I was dragged to the basement of the building by a scaly creature with a forked tongue and razor-sharp claws. It had glowing amber eyes and smelled of sulfur, rotten eggs. The thing slithered through a door, slamming me against the doorframe as we moved.
 

I knew there were hundreds of people on the floor above the basement, but something invisible, with the weight of a thousand bricks, was crushing my windpipe. I couldn’t scream.

With a violent fling, I was slammed against the cold, wet tiles of a bathroom. They were tiny tiles, maybe an inch in size, and they were green, a fluorescent lime that gave the room a sinister glow. Something sticky was splattered on the tiles; I assumed it was blood, but it had the consistency of tar and the tackiness of superglue. In my discarded heap, I was paralyzed, unable to move. Or run. Or fight.

The creature opened a long box—a vertical, wide coffin, maybe—that was nailed to the wall in front of me. Inside it, were my parents, seemingly made of stone with their eyes fixed but full of terror. Hot tears stung my cheeks, but I couldn’t cry because I couldn’t breathe.

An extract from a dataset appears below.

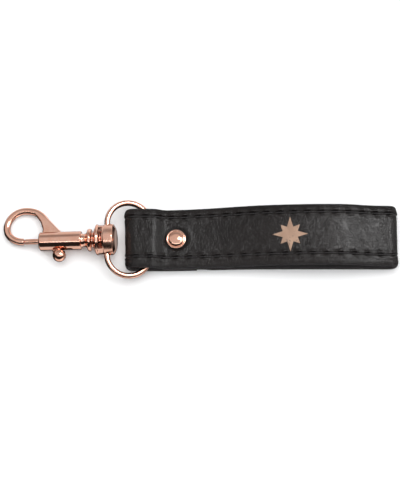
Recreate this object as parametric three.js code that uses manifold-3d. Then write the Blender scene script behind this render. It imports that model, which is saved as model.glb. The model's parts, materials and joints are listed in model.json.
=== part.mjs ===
// A wristlet keychain: a stitched strap folded into a hand loop and riveted round an oval link,
// with a swivelling trigger snap on the link. Millimetres, +Z up. The strap runs along +X, the
// snap points along -X, and everything lies on the plane z = 0, as it does on a table.
import * as THREE from 'three';
import { mergeVertices } from 'three/addons/utils/BufferGeometryUtils.js';
import Module from 'manifold-3d';

// ---------------------------------------------------------------- driving dimensions

// The strap is one three-ply strip. It starts as a tail under the rivet, folds round the link,
// runs along the top, folds at the far end and comes back along the floor into the riveted stack.
const strap = {
  length: 111.6, // from fold to fold
  width: 25,
  outerPly: 0.85,
  corePly: 0.25,
  liningPly: 0.6,
  glueGap: 0.02, // between plies
  layerGap: 0.05, // between the layers of the riveted stack
  crestHeight: 9.8, // top of the loop above the floor
  crestFromEnd: 27.4,
  endFoldHeight: 7,
};
const rivet = {
  fromFold: 20.9, // centre of the rivet from the pocket's fold
  flatHalf: 4.4, // the stack is flat this far to each side of the rivet
  tailPast: 8.5, // the tail ends this far past the rivet
  innerPast: 5.6, // and the loop's inner end this far past it on the link's side
  rise: 5.7, // run over which the strap comes down from the pocket to the stack
  capRadius: 4,
  capHeight: 1.5,
  capWall: 0.4,
  socketRadius: 1.5,
  pinRadius: 0.9,
  baseDepth: 0.7, // the rear cap is sunk this deep into the tail
};
const stitching = {
  upperInset: 3.3, // rows measured from the strap's two long edges
  lowerInset: 4.6,
  endMargin: 4,
  thread: 0.42,
  grooveWidth: 0.8,
  needleGroove: 0.5,
  bobbinGroove: 0.48,
};
const foil = {
  fromEnd: 44.1, // centre of the ornament from the far fold
  longRay: 7.2,
  shortRay: 5.6,
  hub: 3.3,
  thickness: 0.12,
};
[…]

Helpless and screaming on the inside, I watched the creature use its claw to dissect the body of my mother first. Her dripping bowels splashed into a puddle of blood on the floor. I could feel her pain. Every bit of it, but there was nothing I could do to save her—or save myself.

That panic. That nightmare. That feeling—magnified tenfold—was what the inside of my cell at the Buncombe County Jail felt like. All night long. It was an all-consuming nightmare from which I could not escape.

Because of the baby and my hysteria, I wasn’t put into the general population. I was put in a cell on the medical floor, as far away from the other inmates as possible, but that was little consolation. Under my metal bed, I curled into a ball with the itchy down pillow clamped down tight over my head. My face was slick against the polished concrete floor, resting in a pool of tears, snot, and saliva.
 

For hours and hours, I couldn’t stop the shaking.

At some point, I heard my name. “Sloan? Sloan, can you hear me?”

Prying open one of my eyes, I saw the face of Virginia Claybrooks peeking under my bed. Her hand closed around my wrist, yanking me along the smooth floor out into the halogen light of my cell. She plopped down on her backside and pulled my head into her lap. Stroking my hair, she quietly sang a song I’d never heard.

“When peace, like a river, attendeth my way, when sorrows like sea billows roll; whatever my lot, Thou hast taught me to say, it is well, it is well with my soul…”

I tried to focus on her words, but the melody was like a baby’s mobile lullaby chiming in a horror house.

“The sheriff is coming,” someone said.

Virginia flinched.

Heavy footfalls echoed down the hall, then a gruff male voice was in the room. “Virginia, you aren’t authorized to be in here.”

“I know that, Sheriff, but you can’t blame me,” Virginia said. “So fire me if you want. I ain’t sorry.”

He grunted his disapproval. “Go on now,” he said. “Get out of here before I have to put you in handcuffs.”

Squeezing her shin as much as I could, I moved off her lap back to the cold tiles.
 

The sheriff dropped to a knee beside me. “Sloan, are you all right?”

I wanted to scream at him,
Do I look all right?
But I couldn’t, and I wouldn’t.

“Do you have meds you need to be taking?” he asked.